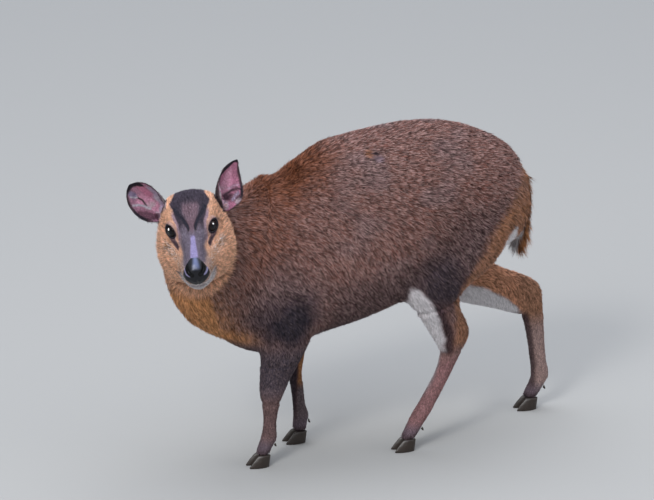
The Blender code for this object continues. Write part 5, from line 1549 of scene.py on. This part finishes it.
def noseMaterial():
    # Wet dark skin with a pebbled grain, with a painted highlight on its flat top and round the nostrils'
    # rims, and painted shade in the nostrils.
    made, tree, shader = newMaterial("noseSkin")
    finish = finishes["nose"]
    place = tree.nodes.new("ShaderNodeTexCoord")
    cells = tree.nodes.new("ShaderNodeTexVoronoi")
    cells.feature = "SMOOTH_F1"
    cells.inputs["Scale"].default_value = 1150
    tree.links.new(place.outputs["Object"], cells.inputs["Vector"])
    bump = tree.nodes.new("ShaderNodeBump")
    bump.invert = True
    bump.inputs["Strength"].default_value = 0.40
    bump.inputs["Distance"].default_value = 0.0004
    tree.links.new(cells.outputs["Distance"], bump.inputs["Height"])
    tree.links.new(bump.outputs[0], shader.inputs["Normal"])
    split = tree.nodes.new("ShaderNodeSeparateXYZ")
    tree.links.new(attribute(tree, "padPaintedLight"), split.inputs[0])
    colour = None
    # Painted highlight on the top and the rims, then painted shade in the nostrils
    for index, name in enumerate(("plateauHighlight", "rim", "nostrilShade")):
        mix = tree.nodes.new("ShaderNodeMix")
        mix.data_type = "RGBA"
        mix.inputs["A"].default_value = (*finish["base"], 1)
        mix.inputs["B"].default_value = (*finish[name], 1)
        tree.links.new(split.outputs[index], mix.inputs["Factor"])
        if colour:
            tree.links.new(colour, mix.inputs["A"])
        colour = mix.outputs["Result"]
    tree.links.new(colour, shader.inputs["Base Color"])
    rough = tree.nodes.new("ShaderNodeMapRange")
    rough.inputs["To Min"].default_value = finish["roughness"]
    rough.inputs["To Max"].default_value = 0.95
    tree.links.new(split.outputs[2], rough.inputs["Value"])
    tree.links.new(rough.outputs[0], shader.inputs["Roughness"])
    shader.inputs["Specular IOR Level"].default_value = 0.26
    shader.inputs["Coat Weight"].default_value = 0.12
    shader.inputs["Coat Roughness"].default_value = 0.20
    return made


def eyeMaterial():
    # Nearly black, with a dark brown iris round a wide pupil.
    made, tree, shader = newMaterial("eyeGloss")
    split = tree.nodes.new("ShaderNodeSeparateXYZ")
    tree.links.new(attribute(tree, "iris"), split.inputs[0])
    ramp = tree.nodes.new("ShaderNodeValToRGB")
    ramp.color_ramp.elements[0].position = 0.42
    ramp.color_ramp.elements[0].color = (*finishes["eye"]["pupil"], 1)
    ramp.color_ramp.elements[1].position = 0.50
    ramp.color_ramp.elements[1].color = (*finishes["eye"]["iris"], 1)
    edge = ramp.color_ramp.elements.new(0.80)
    edge.color = (*finishes["eye"]["pupil"], 1)
    tree.links.new(split.outputs[2], ramp.inputs[0])
    tree.links.new(ramp.outputs[0], shader.inputs["Base Color"])
    shader.inputs["Roughness"].default_value = 0.03
    shader.inputs["Specular IOR Level"].default_value = 0.22
    return made


def plainMaterial(name, finish, grain=0.0, scale=300):
    made, tree, shader = newMaterial(name)
    place = tree.nodes.new("ShaderNodeTexCoord")
    noise = tree.nodes.new("ShaderNodeTexNoise")
    noise.inputs["Scale"].default_value = scale
    noise.inputs["Detail"].default_value = 4
    tree.links.new(place.outputs["Object"], noise.inputs["Vector"])
    ramp = tree.nodes.new("ShaderNodeValToRGB")
    ramp.color_ramp.elements[0].color = (*(np.array(finish["colour"]) * 0.6), 1)
    ramp.color_ramp.elements[1].color = (*(np.array(finish["colour"]) * 1.5), 1)
    tree.links.new(noise.outputs["Fac"], ramp.inputs[0])
    tree.links.new(ramp.outputs[0], shader.inputs["Base Color"])
    if grain:
        bump = tree.nodes.new("ShaderNodeBump")
        bump.inputs["Strength"].default_value = grain
        bump.inputs["Distance"].default_value = 0.0004
        tree.links.new(noise.outputs["Fac"], bump.inputs["Height"])
        tree.links.new(bump.outputs[0], shader.inputs["Normal"])
    shader.inputs["Roughness"].default_value = finish["roughness"]
    return made


def dress(obj, made):
    obj.data.materials.clear()
    obj.data.materials.append(made)
    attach(obj, "root")


skinFinish = coatMaterial("muntjacSkin", finishes["skin"], False)
tuftFinish = coatMaterial("muntjacCoat", finishes["coat"], True)
dress(skin, skinFinish)
for made in coatPieces:
    dress(made, tuftFinish)
dress(nosePad, noseMaterial())
eyeFinish = eyeMaterial()
for made in eyeballs:
    dress(made, eyeFinish)
dress(rims, plainMaterial("lidSkin", finishes["lids"]))
lashFinish = plainMaterial("lashHair", finishes["lash"])
dress(lashHairs, lashFinish)
dress(whiskerHairs, lashFinish)
hornFinish = plainMaterial("hoofHorn", finishes["horn"], 0.3, 220)
for made in horns:
    dress(made, hornFinish)
print("stage: the finishes are on")


# Floor, light and camera

studio = {"floor": (0.36, 0.355, 0.34),
          "sky": [(0.0, (0.22, 0.225, 0.22)), (0.55, (0.40, 0.42, 0.44)), (0.85, (1.25, 1.36, 1.60)),
                  (1.0, (1.5, 1.65, 1.95))],
          "key": {"at": (-2.0, -2.1, 2.3), "size": 1.3, "watts": 46},
          "sun": {"at": (-1.9, -2.1, 2.5), "spread": 10, "strength": 0.75},
          "fill": {"at": (2.4, -1.6, 1.4), "size": 2.0, "watts": 14},
          "top": {"at": (0.2, 0.6, 3.0), "size": 2.4, "watts": 32},
          "catchlights": [((1.53, -1.38, 1.58), 150), ((-2.28, 1.48, 0.50), 150)]}
view = {"aim": (-0.0405, 0.0162, 0.3357), "turn": -20, "rise": 18, "distance": 20.0, "lens": 715.6}

floorMesh = bpy.data.meshes.new("studioFloor")
floorMesh.from_pydata([(-6, -6, 0), (6, -6, 0), (6, 12, 0), (-6, 12, 0)], [], [(0, 1, 2, 3)])
studioFloor = bpy.data.objects.new("studioFloor", floorMesh)
bpy.context.scene.collection.objects.link(studioFloor)
floorFinish, _, floorShader = newMaterial("paleFloor")
floorShader.inputs["Base Color"].default_value = (*studio["floor"], 1)
floorShader.inputs["Roughness"].default_value = 0.9
studioFloor.data.materials.append(floorFinish)

world = bpy.data.worlds.new("studioWorld")
world.use_nodes = True
tree = world.node_tree
place = tree.nodes.new("ShaderNodeTexCoord")
split = tree.nodes.new("ShaderNodeSeparateXYZ")
sky = tree.nodes.new("ShaderNodeValToRGB")
for height, colour in studio["sky"][1:-1]:
    sky.color_ramp.elements.new(height)
for element, (height, colour) in zip(sky.color_ramp.elements, studio["sky"]):
    element.color = (*colour, 1)
tree.links.new(place.outputs["Generated"], split.inputs[0])
tree.links.new(split.outputs[2], sky.inputs[0])
tree.links.new(sky.outputs[0], tree.nodes["Background"].inputs["Color"])
bpy.context.scene.world = world


def aimAt(obj, target):
    obj.rotation_euler = (Vector(target) - obj.location).to_track_quat("-Z", "Y").to_euler()


for name in ("key", "fill", "top"):
    light = bpy.data.lights.new(name + "Light", "AREA")
    light.size = studio[name]["size"]
    light.energy = studio[name]["watts"]
    lamp = bpy.data.objects.new(name + "Light", light)
    lamp.location = studio[name]["at"]
    bpy.context.scene.collection.objects.link(lamp)
    aimAt(lamp, (0, 0, 0.3))

glow = bpy.data.lights.new("sunLight", "SUN")
glow.angle = math.radians(studio["sun"]["spread"])
glow.energy = studio["sun"]["strength"]
sun = bpy.data.objects.new("sunLight", glow)
sun.location = studio["sun"]["at"]
bpy.context.scene.collection.objects.link(sun)
aimAt(sun, (0, 0, 0.3))

# A small lamp for the light in each eye
eyesAlone = bpy.data.collections.new("eyesAlone")
for made in eyeballs:
    eyesAlone.objects.link(made)
for side, (at, watts) in zip((1, -1), studio["catchlights"]):
    light = bpy.data.lights.new("catchlight", "AREA")
    light.shape, light.size, light.energy = "DISK", 1.0, watts
    lamp = bpy.data.objects.new("catchlight", light)
    lamp.location = at
    bpy.context.scene.collection.objects.link(lamp)
    aimAt(lamp, fromHead(eyeFrame(side)[0]))
    lamp.light_linking.receiver_collection = eyesAlone

turn, rise = math.radians(view["turn"]), math.radians(view["rise"])
camera = bpy.data.objects.new("camera", bpy.data.cameras.new("camera"))
camera.data.lens = view["lens"]
camera.data.sensor_width = 36
camera.data.clip_end = 100
back = Vector((math.sin(turn) * math.cos(rise), -math.cos(turn) * math.cos(rise), math.sin(rise)))
camera.location = Vector(view["aim"]) + back * view["distance"]
bpy.context.scene.collection.objects.link(camera)
aimAt(camera, view["aim"])
bpy.context.scene.camera = camera
bpy.context.scene.view_settings.view_transform = "Standard"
******
§ What is required
Give the count of lines in the listing above that include "scene", with no other words.

§ Solved problem
9